Unfortunately, Gottlieb Kortte was not granted “countless years,” but the music composed and performed in his honor certainly was. The venture was probably financed by a collection taken among students. The result must have been quite a respectable sum, since otherwise the opulent setting of the opening and closing movements with trumpets, drums, flutes, oboes, and strings could not have been realized. With his strategy in the opening chorus, Bach created a remarkable combination of reduced workload and increased difficulty for himself. Reduced workload, because he brought into the cantata the second fast movement from his F-major concerto, known today as the First Brandenburg Concerto BWV 1046; increased difficulty, because he transposed it to D major, traded the pair of horns for trumpets and drums, and, in particular, with a scarcely imaginable degree of artistic craftsmanship, replaced the solo violino piccolo with a four-part choral texture. (The last word has not yet been spoken with regard to the possibility, occasionally ventured, that the concerto movement was actually the result of the revision of a vocal-instrumental ensemble work and that, in our cantata, Bach simply restored, mutatis mutandis, the original state of affairs.)3
In the middle of the cantata, Bach once again drew upon the concerto previously mentioned. After the duet for Fortune and Honor, represented by soprano and bass, there follows an instrumental postlude entitled “Ritornello.” This turns out to be a variant of the second trio for two horns, three oboes in unison, and basso continuo from the F-major concerto; here the horns are replaced by trumpets, and the piece is transposed from F to D major.
The first of the two arias, for tenor and strings, is rather neutral thematically, a consequence of the didactic nature of its text. The second, for alto and two obbligato flutes, is characterized by the remarkable discrepancy between the broad arabesques of melody for voice and flutes, on the one hand, and the strings in unison, on the other. The goal of the rhythmically emphasized repetitions in the strings is clearly meant to recall the “härtesten Marmor” (hardest marble) alluded to in the text—sculpturally, please note, rather than the poetic paraphrase “Ätzen” (etch) in the text. The closing ensemble presents itself as a comparatively undemanding, harmonious conclusion.
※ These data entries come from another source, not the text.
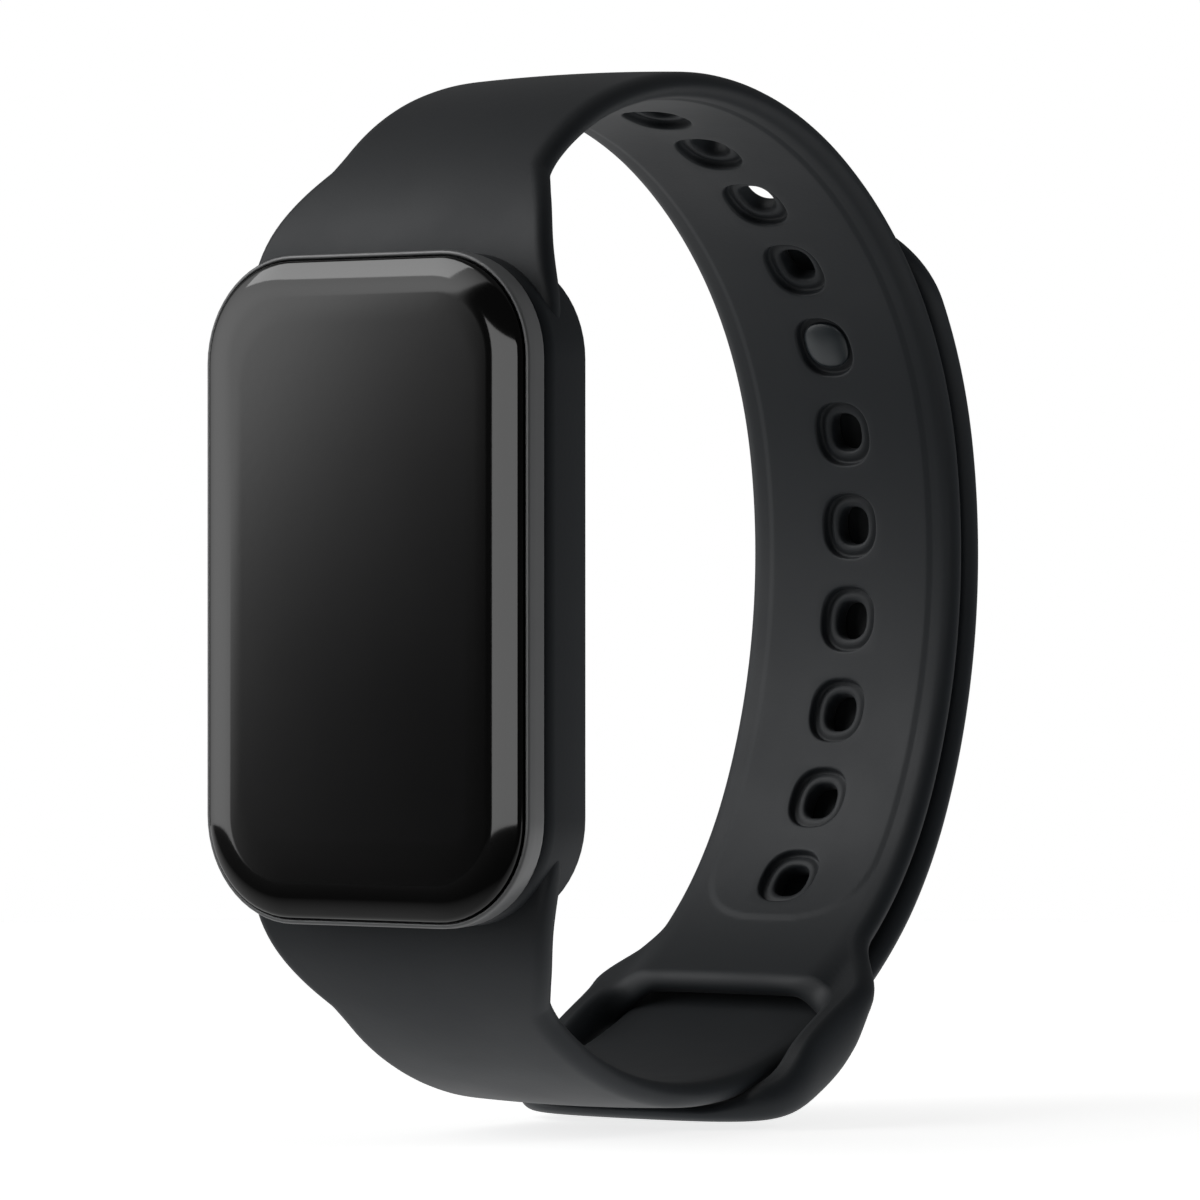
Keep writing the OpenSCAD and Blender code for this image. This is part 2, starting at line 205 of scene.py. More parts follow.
def make_piece(name, patches, material):
    """Joins grids of points (rows x columns x 3, millimetres) into one mesh object. Each patch is a grid, or a grid
    with a mask of the quads to keep. Equal points are merged and faces are turned outwards."""
    points, quads, start = [], [], 0
    for patch in patches:
        grid, keep = patch if isinstance(patch, tuple) else (patch, None)
        rows, cols = grid.shape[:2]
        index = start + np.arange(rows * cols).reshape(rows, cols)
        quad = np.stack([index[:-1, :-1], index[1:, :-1], index[1:, 1:], index[:-1, 1:]], axis=-1)
        quads.append(quad[keep] if keep is not None else quad.reshape(-1, 4))
        points.append(grid.reshape(-1, 3))
        start += rows * cols
    mesh = bpy.data.meshes.new(name)
    mesh.from_pydata(np.concatenate(points) * MM, [], np.concatenate(quads))
    shape = bmesh.new()
    shape.from_mesh(mesh)
    bmesh.ops.remove_doubles(shape, verts=shape.verts, dist=2e-6)
    bmesh.ops.dissolve_degenerate(shape, edges=shape.edges, dist=1e-7)
    bmesh.ops.recalc_face_normals(shape, faces=shape.faces)
    shape.to_mesh(mesh)
    shape.free()
    mesh.polygons.foreach_set("use_smooth", np.ones(len(mesh.polygons), bool))
    mesh.materials.append(material)
    piece = bpy.data.objects.new(name, mesh)
    bpy.context.scene.collection.objects.link(piece)
    return piece


def rounded_box(half_w, half_h, radius, count=16):
    """Closed outline of a rounded rectangle: a quarter circle at each corner, joined by straight sides."""
    corners = []
    for k, (sx, sz) in enumerate(((1, 1), (-1, 1), (-1, -1), (1, -1))):
        angle = np.linspace(0, math.pi / 2, count) + k * math.pi / 2
        corners.append(np.stack([sx * (half_w - radius) + radius * np.cos(angle),
                                 sz * (half_h - radius) + radius * np.sin(angle)], axis=-1))
    side = np.linspace(0, 1, 10)[1:-1, None]
    line = np.concatenate([part for corner, following in zip(corners, corners[1:] + corners[:1])
                           for part in (corner, corner[-1] + (following[0] - corner[-1]) * side)])
    return np.concatenate([line, line[:1]])


def carried(profile, half_w, half_h, radius):
    """A profile of (inset, y) points carried round a rounded rectangle; each inset shrinks the outline evenly."""
    rings = [rounded_box(half_w - inset, half_h - inset, max(radius - inset, 0.05)) for inset, _ in profile]
    return np.stack([np.stack([ring[:, 0], np.full(len(ring), y), ring[:, 1]], axis=-1)
                     for ring, (_, y) in zip(rings, profile)], axis=1)


def between(ring, target, steps):
    """Rows that go evenly from a ring of points to another ring, or to one point that closes it."""
    share = np.linspace(0, 1, steps)[None, :, None]
    return ring[:, None, :] * (1 - share) + np.broadcast_to(target, ring.shape)[:, None, :] * share


def arc_points(centre, radius, start, end, count=8):
    """(inset, y) points along a circular arc, angles in degrees."""
    angle = np.radians(np.linspace(start, end, count))
    return [(centre[0] + radius * math.cos(a), centre[1] + radius * math.sin(a)) for a in angle]


# ---------------------------------------------------------------- strap

WINDOW = 3.0                       # half the square that each hole is cut out of
WINDOW_STEPS, SIDE_STEPS = 24, 20
EDGE_TURN = np.linspace(0, math.pi, 15)
ROOT_FROM, ROOT_TO = -4.0, 8.0     # run over which the rows slide on to the cradle's corner
PANEL_HALF, PANEL_STEP = 6.5, 0.15
PANEL_LAST, PANEL_REACH, PANEL_POWER = 97.5, 6.6, 2.6
UPPER_FLAT, LOWER_FLAT = (47, 130), (40, 50)     # runs where the crown is nearly flat
TAIL_END = 107.5
LOOP_JOIN, LOOP_TAIL, LOOP_END = 103.6, 117.6, 123.9
SLOT_MID, SLOT_HALF, SLOT_SIDE, SLOT_POWER = 115.8, 4.7, 8.62, 5

# The loop's bar: run of the strap, distance outside the strap's middle line, and half thickness
LOOP_BAR = ((100.0, 0.0, 0.92), (103.6, 0.0, 0.92), (107.0, 0.1, 0.95), (109.7, 0.49, 1.15), (112.7, 1.68, 1.85),
            (117.1, 3.3, 1.55), (120.5, 4.6, 0.8), (124.0, 4.65, 0.62), (128.0, 4.65, 0.62))


def half_width(sizes, s):
    """Half the strap's width: wide at its root, then even. The keeper loop's outline widens on its own."""
    root = (sizes.root_half - sizes.strap_half) * (1 - smooth(-4, 10, s))
    return np.minimum(sizes.strap_half + root, 12.1)


def outer_face(sizes, x, s, flat):
    """Height of the outer face: a parabola across the strap on top of half the thickness. It is 0.24 mm high, and
    falls to about a seventh of that between the two runs of flat."""
    half = np.maximum(half_width(sizes, s), np.abs(x))
    low = smooth(flat[0] - 6, flat[0], s) * (1 - smooth(flat[1], flat[1] + 5, s))
    return sizes.thickness / 2 - 0.1 + 0.24 * (1 - 0.85 * low) * (1 - (x / half) ** 2)


def inner_face(sizes, x, s, panel):
    """Height of the inner face: thick at the root, with a slightly raised flat panel where the holes are."""
    neck = 0.25 * (1 - smooth(0, 12, s))
    beside = smooth(PANEL_HALF - PANEL_STEP, PANEL_HALF + PANEL_STEP, np.abs(x))
    rounded = 2.6 * np.clip((np.abs(x) - PANEL_HALF) / (sizes.strap_half - PANEL_HALF), 0, 1) ** 2
    fall = 1 - (1 - smooth(0, 1, panel(x, s))) * (1 - beside)
    return -sizes.thickness / 2 - neck + 0.1 * (fall + rounded)


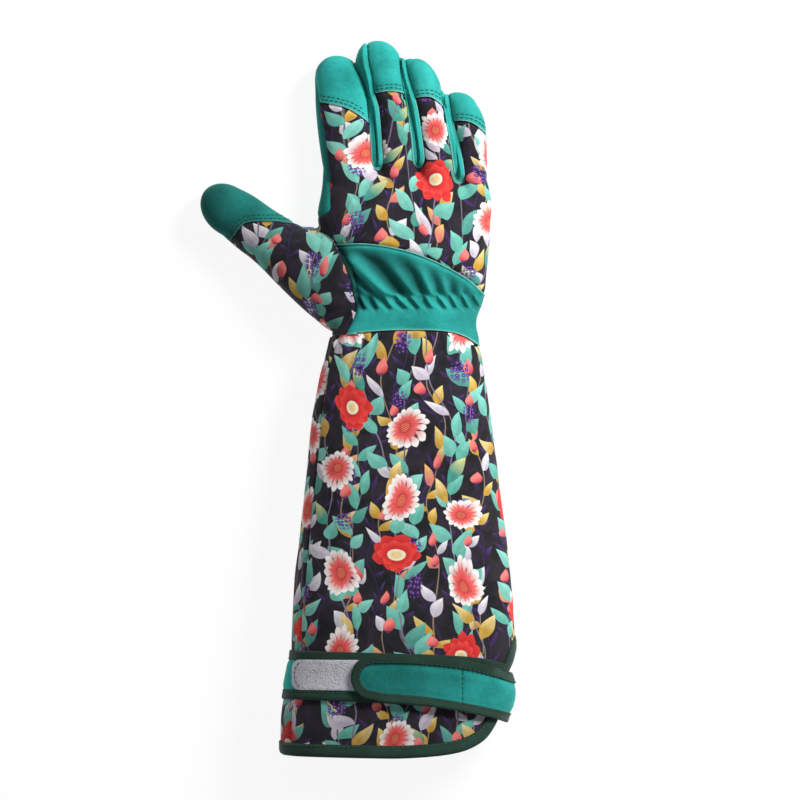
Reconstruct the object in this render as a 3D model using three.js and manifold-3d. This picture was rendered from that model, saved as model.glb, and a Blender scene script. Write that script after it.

The echo effects might point to an outdoor performance, perhaps aided by
relatively mild December weather.
In any case, a march for many instruments from Bach would have sounded well in the open air. Moreover, the organizers would have requested it in order to parade in front of the honoree’s house. And although this sort of thing was not at all uncommon in Leipzig, the procession would have aroused considerable notice, perhaps from “crowds of the envious” as well: at least among those members of the professorship for whom a comfortable life—supported financially by empire building—was more important than the pedagogical instruction expected of them, which should actually have led them to Fortune and Gratitude through Diligence and Honor.